Casual shipper (1 to 5 packages per month): Focus on Strategy 1 (free shipping software), Strategy 4 (free carrier account), and Strategy 5 (USPS pickup). These three changes alone will cut your shipping costs by 30% to 50% with virtually no effort.
Small e-commerce seller (20 to 100 packages per month): Layer in Strategy 2 (Flat Rate boxes for heavy items), Strategy 3 (carrier comparison for every shipment), Strategy 6 (marketplace labels), and Strategy 9 (Cubic pricing for small, heavy goods). At this volume, the savings compound quickly. That WoodBarter user saving $880 a year on just 66 shipments gives you a sense of the math.
Growing business (100+ packages per month): Everything above, plus Strategy 8 (direct carrier negotiation). At 400+ packages per month, you should also be auditing surcharges aggressively (Strategy 10) and optimizing packaging dimensions (Strategy 7). A small business shipping setup guide can help you build a systematic workflow.
No matter which profile fits you, the first step is the same: stop paying retail counter rates. The tools to avoid them are free, available right now, and take less than five minutes to set up.
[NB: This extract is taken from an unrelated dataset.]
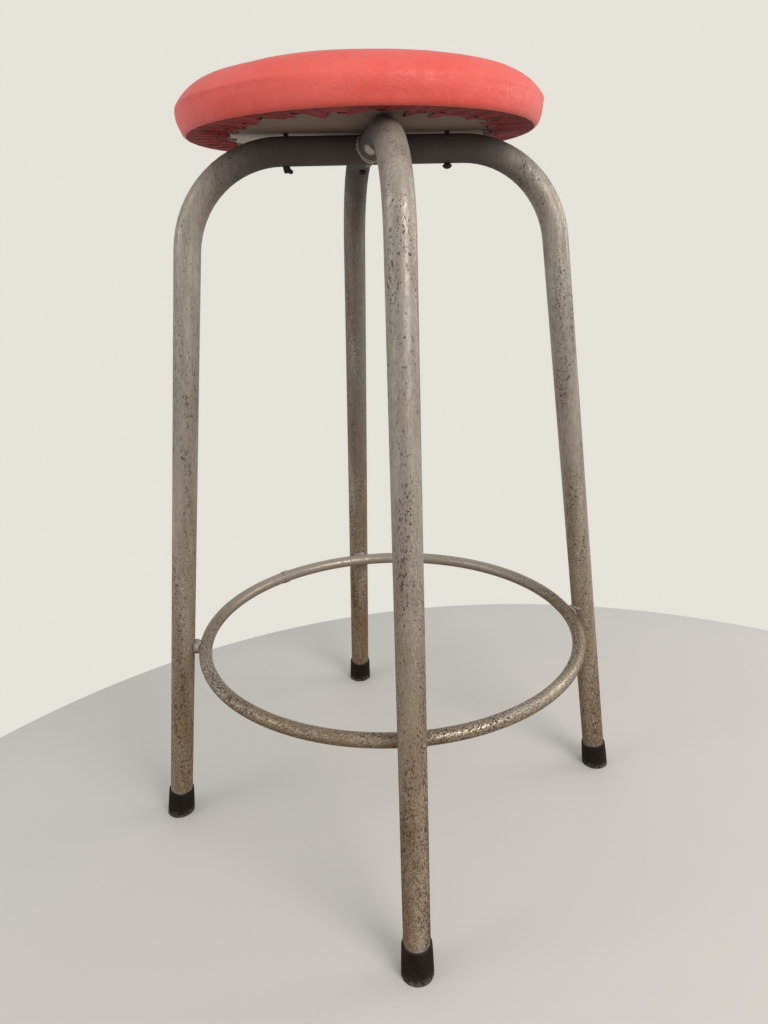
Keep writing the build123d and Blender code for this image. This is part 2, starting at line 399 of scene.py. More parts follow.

Check your rates across carriers before your next shipment.
Frequently Asked Questions
Is it safe to buy shipping labels from third-party platforms?
Yes. Platforms like Pirate Ship, Shippo, and Veeqo are authorized resellers working under commercial agreements with USPS, UPS, and FedEx. The labels they generate are legitimate carrier labels with full tracking and standard insurance. These aren’t gray-market workarounds. They’re the same pricing tier that large retailers use.
Can I still drop off at the UPS Store if I print my own label?
Absolutely. You can create a discounted UPS shipping label online and drop it off at most UPS Store locations without paying the store’s markup fees. The store acts as a drop-off point. You’ve already purchased the label at a lower rate, so there’s no counter transaction and no additional charge.
Which carrier is cheapest for packages under 2 pounds?
USPS wins this category almost every time, especially for residential delivery. USPS charges no residential surcharge, while UPS and FedEx both add $4 to $6 per residential package. For lightweight items, USPS First-Class Package or Ground Advantage commercial rates are hard to beat. The gap narrows as weight increases past 15 to 20 pounds.
Do commercial rates include tracking and insurance?
Yes. Commercial-rate labels include the same tracking as retail labels. USPS Priority Mail includes up to $100 of insurance at both retail and commercial pricing. Ground Advantage includes up to $5 of coverage regardless of how you buy the label. UPS and FedEx include $100 of declared value coverage by default on most services.
Why are UPS Store rates so much higher than online UPS rates?
UPS Stores are independently owned franchises. The prices they charge include markups that cover the franchise’s rent, labor, packaging materials, and profit margin. When you create a label on UPS.com or through shipping software, you bypass that franchise layer entirely and access rates closer to what businesses pay.
What if I don’t ship enough to negotiate carrier rates?
You don’t need to negotiate. Free shipping platforms like Pirate Ship have already negotiated commercial rates on behalf of their users. Even shipping one package a month, you’ll get the same discounted rates as someone shipping hundreds. That’s the entire value proposition of these platforms.
Are 2026 shipping rates higher across the board?
Not exactly. While retail rates increased across all major carriers (USPS Ground Advantage retail went up 5.9%, UPS and FedEx averaged 5.9% increases), USPS commercial rates for 10 to 20 pound packages actually dropped up to 26%. This means the savings from switching to commercial-rate platforms are larger in 2026 than they were in previous years.
Can I use these strategies for international shipments?
Most of them, yes. Pirate Ship, Shippo, and Easyship all support international labels at commercial rates. Flat Rate boxes work for some international destinations through USPS Priority Mail International. For cross-border specifics, carrier comparison becomes even more important because the rate spread between carriers on international routes tends to be wider than domestic.